Chemicals used to mark stem cells to track their behaviour may be taken up by cells not originally tagged. Credit: T. BURNS

Biologists have overlooked problems with a decades-old technique for marking cells, warn US researchers. They say their findings call into question some studies of adult stem cells. The dispute is part of an ongoing and heated debate within the stem-cell community about whether adult stem cells extracted from one tissue, such as bone marrow, can spawn the cell types of a different tissue, and so be used to repair damage caused by disease.

Cell biologists have long relied on a technique called thymidine labelling, whereby a group of chemicals such as bromodeoxy-uridine (BrdU) are incorporated into the DNA of dividing cells.

In some studies, BrdU is used to mark cells splitting at a particular time, allowing researchers to later examine where those cells migrated and what new cell types they generated. Often, stem cells are extracted from one tissue, marked with BrdU and then transplanted into a second tissue, such as the brain.

Now a team led by Catherine Verfaillie at the University of Minnesota, Minneapolis, is raising a red flag over the method. The group found evidence suggesting that many thymidine-labelled stem cells die after being transplanted into the brains of mice, and then release the chemical, which is taken up by neighbouring cells that are also dividing. This means that cells normally resident in the tissue could become marked and mistaken for transplanted cells.

The results were first published online in December 2005 (T. C. Burns et al. Stem Cells doi:10.1634/stemcells.2005-0463; 2005). “Hopefully, this will serve as a long-overdue wake-up call that will illustrate how misleading thymidine labelling can be,” says Verfaillie.

Certain investigators who have used the method for many years say they already run rigorous control experiments that should avoid potential problems. One method is to transplant dead cells labelled with BrdU and compare the results to those obtained with live cells. Many researchers also use additional techniques to label their transplanted cells, such as green fluorescent protein (GFP), which is thought to be a reliable cell marker.

Even so, some experts say thymidine-labelling is so commonplace that biologists may be blasé about potential pitfalls and skimp on the controls. “It's important to have a caution about these issues,” says neurobiologist Fred Gage at the Salk Institute for Biological Studies in San Diego, California.
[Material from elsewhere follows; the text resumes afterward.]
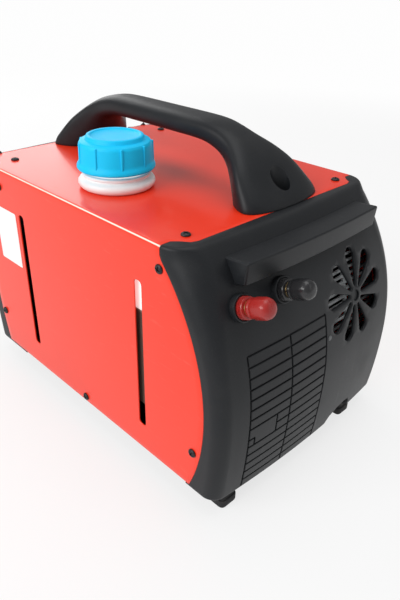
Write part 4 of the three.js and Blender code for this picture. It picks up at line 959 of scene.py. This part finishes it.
class Finish:
    """A material under construction, with a Principled shader and Object coordinates."""

    def __init__(self, name, **constants):
        self.material = bpy.data.materials.new(name)
        self.material.use_nodes = True
        self.tree = self.material.node_tree
        self.shader = next(n for n in self.tree.nodes if n.type == "BSDF_PRINCIPLED")
        self.place = self.node("ShaderNodeTexCoord", output="Object")
        for name, value in constants.items():
            self.shader.inputs[name.replace("_", " ")].default_value = value

    def node(self, kind, settings=None, sockets=None, output=0):
        node = self.tree.nodes.new(kind)
        for name, value in (settings or {}).items():
            setattr(node, name, value)
        for key, value in (sockets or {}).items():
            found = node.inputs[key] if isinstance(key, int) else next(
                s for s in node.inputs if s.identifier == key or (s.name == key and s.enabled))
            if isinstance(value, Value):
                self.tree.links.new(value.socket, found)
            else:
                found.default_value = value
        return Value(self, node.outputs[output])

    def noise(self, scale, detail=2.0, stretch=None):
        place = self.place
        if stretch:
            place = self.node("ShaderNodeMapping", None, {"Vector": place, "Scale": stretch})
        sockets = {"Vector": place, "Scale": scale, "Detail": detail}
        return self.node("ShaderNodeTexNoise", None, sockets, "Fac")

    def cells(self, scale, feature="F1"):
        return self.node("ShaderNodeTexVoronoi", {"feature": feature}, {"Vector": self.place, "Scale": scale},
                         "Distance")

    def axis(self, letter):
        return self.node("ShaderNodeSeparateXYZ", None, {"Vector": self.place}, letter)

    def mix(self, factor, first, second):
        sockets = {"Factor_Float": factor, "A_Color": colour4(first), "B_Color": colour4(second)}
        return self.node("ShaderNodeMix", {"data_type": "RGBA"}, sockets, 2)

    def bump(self, height, distance, strength=1.0):
        sockets = {"Height": height, "Distance": distance * MM, "Strength": strength}
        self.wire(Normal=self.node("ShaderNodeBump", None, sockets))

    def wire(self, **values):
        for name, value in values.items():
            self.tree.links.new(value.socket, self.shader.inputs[name.replace("_", " ")])
        return self.material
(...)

Verfaillie says that the problems with BrdU could potentially affect any type of cell. But her study has focused on adult bone-marrow stem cells. Several researchers have reported that certain stem cells extracted from adult bone marrow and transplanted into the brains of mice can transform into new neurons or their supporting glial cells — fuelling the idea that these cells could repair brain disease or damage. Verfaillie says some of these results might be experimental artefacts, and that researchers should double-check their results: “In our hands it's all false positives,” she says.

Cause to question

A study by Donald Phinney at Tulane University, New Orleans, on the properties of bone-marrow stem cells (G. C. Kopen, D. J. Prockop and D. G. Phinney Proc. Natl Acad. Sci. 96, 10711–10716; 1999), is among those questioned in Verfaillie's paper. Phinney counters that since Verfaillie's study, many groups, using different techniques, have independently reported that transplanted bone-marrow stem cells acquire properties of neurons and glial cells, and questions whether the phenomenon Verfaillie's team saw could be unique to their experiments. “I think it'll be controversial and raise the ire of a lot of people,” he says.

There are additional, overlooked hazards of using BrdU, warns neuroscientist Pasko Rakic of Yale University in New Haven, Connecticut. One study from his lab showed that an injury can trigger neurons in the brain to start synthesizing new DNA, and that these cells can also take up the marker even though they are not actually dividing (C.-Y. Kuan et al. J. Neurosci. 24, 10763–10772; 2004). A second study from another lab also suggested that BrdU could boost the ability of bone-marrow stem cells to generate new cell types. This implies that some of the properties previously attributed to the cells may actually have been triggered by the chemical altering gene activity (T. Y. Qu et al. Rest. Neurol. Neurosci. 22, 459–468; 2004).

Such findings highlight the need for a broad rethink about how best to label transplanted cells, says Kenneth Chien, who studies heart stem cells at the University of California, San Diego. Biologists need “a more rigorous tool kit”, he says — a repertoire of cellular markers that can unequivocally distinguish which cells have been transplanted, whether they are alive and precisely what they become.